Review Buku Factfulness by Hans Rosling | Sepuluh Alasan Kita Keliru Tentang Dunia-dan Segalanya Lebih Baik daripada yang Kit
Factfulness adalah buku tentang dunia dan bagaimana dunia sesungguhnya. Hans Rosling menginginkan kita sadar akan kebenaran dunia yang indah. Mengajak kita dengan melihat data untuk mereduksi dramatisasi otak kita terhadap wawasan dunia, menyadari kemajuan yang berjalan, mengoptimasi rasa curiga, hingga berhati-hati dengan generalisasi yang berbahaya. Senjata pamungkas yang Hans gunakan untuk membuktikan kebodohan kita dengan 13 soal di pendahuluan akan membuat kita sadar begitu tidak pantasnya kita berada di abad modern ini. Bersama Ola Rosling dan Anna Rosling menyampaikan data-data dengan ciamik dan asyik untuk kita nikmati, Hans Rosling akan mengantarkan kita bagaimana memahami dunia yang sebenarnya menggunakan data. Dan, Hans akan menunjukkan sepuluh naluri kita sebagai manusia yang harus kita ubah agar dapat memahami dunia sejernih mungkin.
Gambar. World Health Chart tahun 2019. Sebuah penjelasan tentang data sebaran penghasilan suatu negara dengan rentang hidup di negara tersebut. Kurva x menunjukkan nilai penghasilan yang dibagi menjadi empat tingkat dari yang terendah (tingkat 1) hingga tingkat tertinggi (tingkat 4). Kurva y menunjukkan angka rentang hidup atau usia harapan hidup.
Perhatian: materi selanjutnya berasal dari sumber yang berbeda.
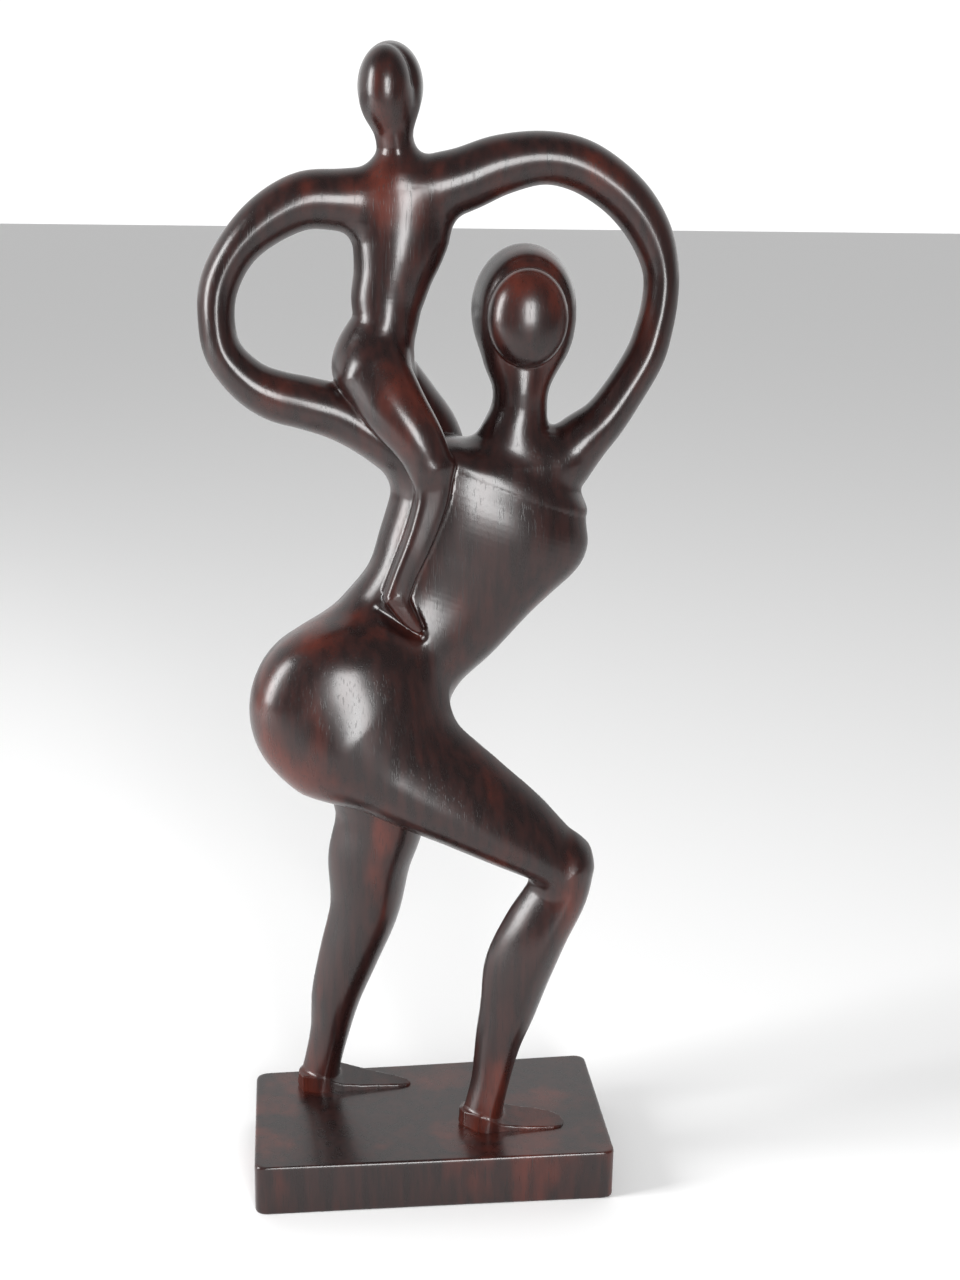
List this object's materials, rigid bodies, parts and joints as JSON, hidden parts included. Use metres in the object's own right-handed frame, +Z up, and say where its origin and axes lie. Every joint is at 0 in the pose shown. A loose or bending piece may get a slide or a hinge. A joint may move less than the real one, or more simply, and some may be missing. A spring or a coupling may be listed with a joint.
{
  "type": "parent and child sculpture",
  "caption": "Carved wooden figure of a striding parent with raised arms that loop round to become the arms of a child astride the shoulder, on a block base.",
  "frame": {"origin": "middle of the block base's flat underside", "axes": "+Z up; the parent's body is in profile and faces +X; -Y is the side that the picture shows"},
  "size_m": [0.2246, 0.0988, 0.5665],
  "materials": {
    "dark_polished_wood": "polished dark stain, semi-gloss"
  },
  "bodies": {
    "root": {"parent_and_child_carving": "dark_polished_wood"}
  },
  "joints": []
}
Ukuran lingkaran menunjukkan jumlah populasi. (Sumber: gapminder.org)
1.
Naluri terhadap Kesenjangan
Kita sering dan sangat dominan ketika membicarakan sesuatu yang terbagi
menjadi dua bagian. Saking dominannya hingga kita tidak mengenali bahwa membagi
sesuatu menjadi dua bagian adalah sebuah tindakan yang brutal dan sangat tidak
adil. Bagaimana kita menyikapi orang kaya versus orang miskin? Negara maju dan
“tidak maju”? Apakah menciptakan dua golongan adalah hal terbaik dan memuaskan?
Data Hans adalah jawaban. Hans memberikan tabel gelembung berapa pendapatan
semua negara yang dikaitkan dengan usia harapan hidup dalam satuan tahun. Data
menunjukkan bahwa tahun 2017 sangat berbeda dengan tahun 1965 atau pun
sebelumnya. Data di tahun 1965 menunjukkan terbaginya dua kategori yang sangat
ekstrem sehingga kita dapat membagi menjadi dua golongan. Sedangkan di tahun
2017 semuanya bias. Sangat banyak negara yang menunjukkan bahwa negara-negara
tersebut bukan termasuk negara miskin atau pun negara kaya. Terlebih lagi, kita
sering menonjolkan pikiran biner yang membuat semua hal dapat dibagi menjadi
dua. Wawasan kita ternyata masih stuck di abad 20-an.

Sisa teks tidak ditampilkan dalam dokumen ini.